The teams that win with stablecoins do not talk about features. They remove the first five blockers that stop a developer from moving real money. This is the playbook I have used to get partners live with payments, payouts, and cross-border transfers in days, not quarters.
Start with one real user, not a persona
Meet Elizabeth, a full stack dev at a marketplace. She needs to pay creators in minutes, not days. She does not care about brochures. She cares about three things: a working sample, clear errors, and a human who answers in under an hour. If we make Elizabeth successful, ten more teams follow.
The only journey that matters
- First successful auth
- First wallet funded in test
- First transaction captured in test
- First production keys issued
- First money moved in production
Everything we ship should shorten that list. Everything else is noise.
One page per use case
Three pages only. Each page has a short intro, a diagram, a starter app, and a ten step quickstart.
- Checkout
Use case: accept USDC at checkout and auto capture.
What we give: a minimal repo with a cart, a single server route, and a webhook that flips an order to fulfilled. - Payouts
Use case: pay hundreds of creators or suppliers.
What we give: a CSV uploader, idempotent batch API calls, and a simple status dashboard. - Cross-border
Use case: move value between two wallets across regions.
What we give: a quote object, two API calls, and a mobile screen set with copy that a PM can ship as is.
Each page links to the same error cookbook and the same webhook verifier. No forks of the truth.
Samples that reduce time to value
Ship three repos that compile in one command. Keep them boring and reliable.
Web checkout with a working webhook and a seeded test wallet
Payouts dashboard with CSV import and per item status
Mobile transfer with three screens and a mocked contact list
Every repo has a ten step README, one minute loom video, and a section titled “If this fails, do this.”
Docs that feel like a partner sitting next to you
One quickstart that creates a wallet, funds it in test, and makes a transaction in under ten minutes
Error cookbook with exact messages, causes, and fixes
Copy and paste snippets for webhooks, retries, idempotency, and pagination
A single page that explains keys, environments, and how test maps to production
If a developer has to open more than two tabs to complete the quickstart, we are doing it wrong.
Office hours that behave like a superpower
Publish a daily thirty minute window where a human answers within the hour. Link it in every doc and every error email. Track what people ask, then fix the doc or the sample the same day. Support becomes content. Content becomes activation.
Co-builds that create momentum
Run weekly co-builds with partners who can launch fast. The format is simple. Day 1 kick, Day 3 review, Day 5 ship. Measure one thing only. Did the partner move money in production by Friday. If yes, write a 300 word launch note with a link to the exact repo and doc sections they used.
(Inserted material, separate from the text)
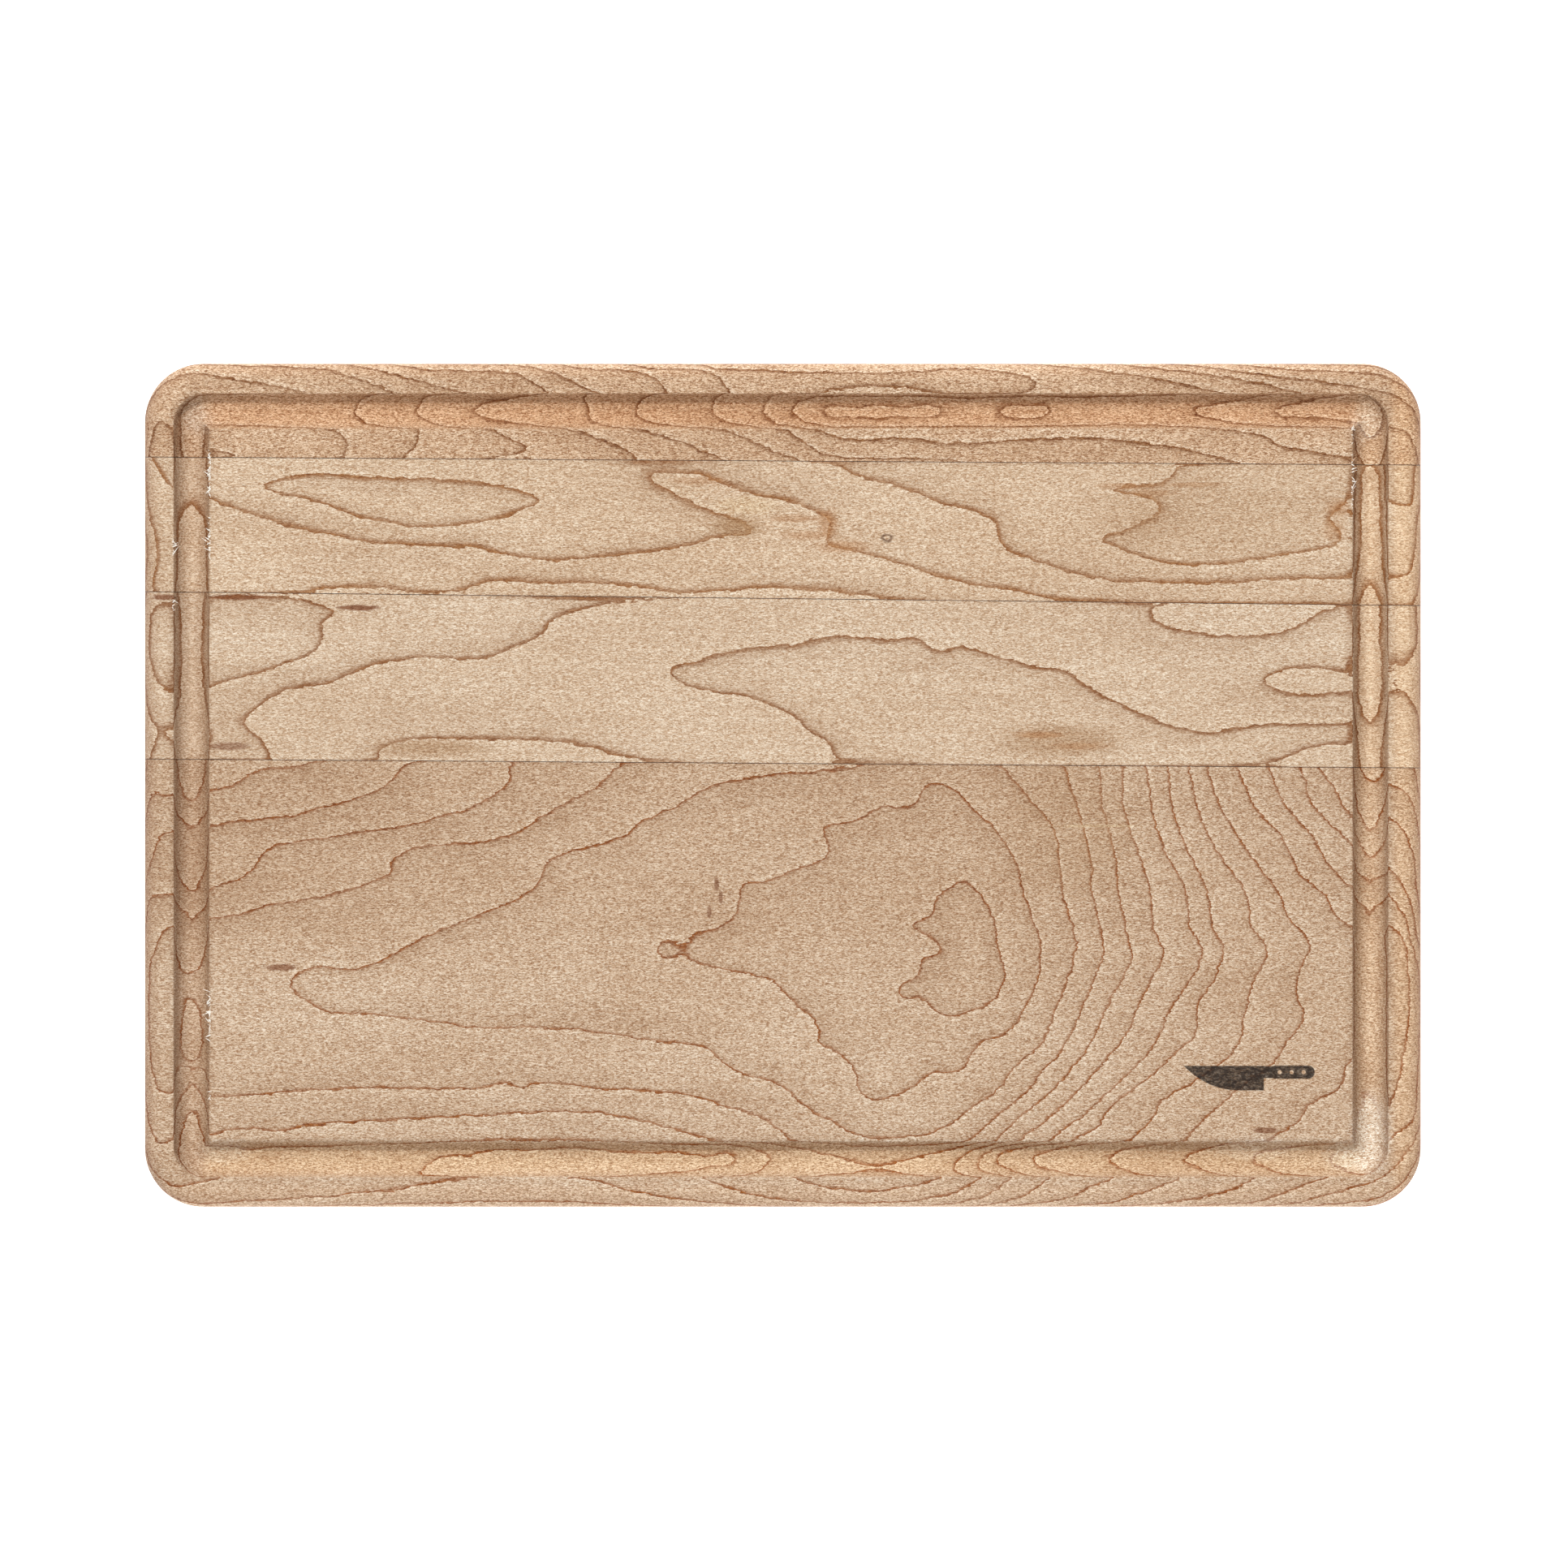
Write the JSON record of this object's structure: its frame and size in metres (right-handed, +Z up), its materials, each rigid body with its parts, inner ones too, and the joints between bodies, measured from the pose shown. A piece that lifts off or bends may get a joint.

What DevRel and Marketing own together
DevRel owns quickstarts, samples, and office hours
Product marketing turns the three use cases into clean pages and emails
Solutions engineering turns every solved ticket into a doc tweak or a code sample
Partner marketing spotlights shipped integrations with short, concrete case notes
No handoffs. One team. One funnel that ends with money moved.
The only metrics that matter
Time to first successful call
Time to first money moved
Payment success rate
Payouts settled under two minutes
Tickets per 1,000 transactions
Week 4 retained volume for new integrations
Publish these to the team every Monday. If a number dips, fix one friction in docs or samples that day.
A short story from the field
Back to Elizabeth. She opened the payouts page, clicked the sample repo, and ran the quickstart. The first batch failed with a clear error about an invalid address format. The cookbook showed the exact fix. She retried with idempotency and saw green checks on the dashboard. On Thursday she moved real funds in production. On Friday her finance lead asked for creator stats. We already had a simple export in the sample. That team became a reference without a slide deck or a workshop.
Day one checklist
Three use case pages live
Three sample repos live
One quickstart that never leaves the reader guessing
Webhook verifier linked everywhere
Office hours staffed and visible
A single feedback channel from tickets to docs to samples
Close
Developers do not need a maze. They need one clear path for a valuable job, code that works, and responses that arrive before their coffee cools. Do that, and the ecosystem grows because builders ship, not because we said please.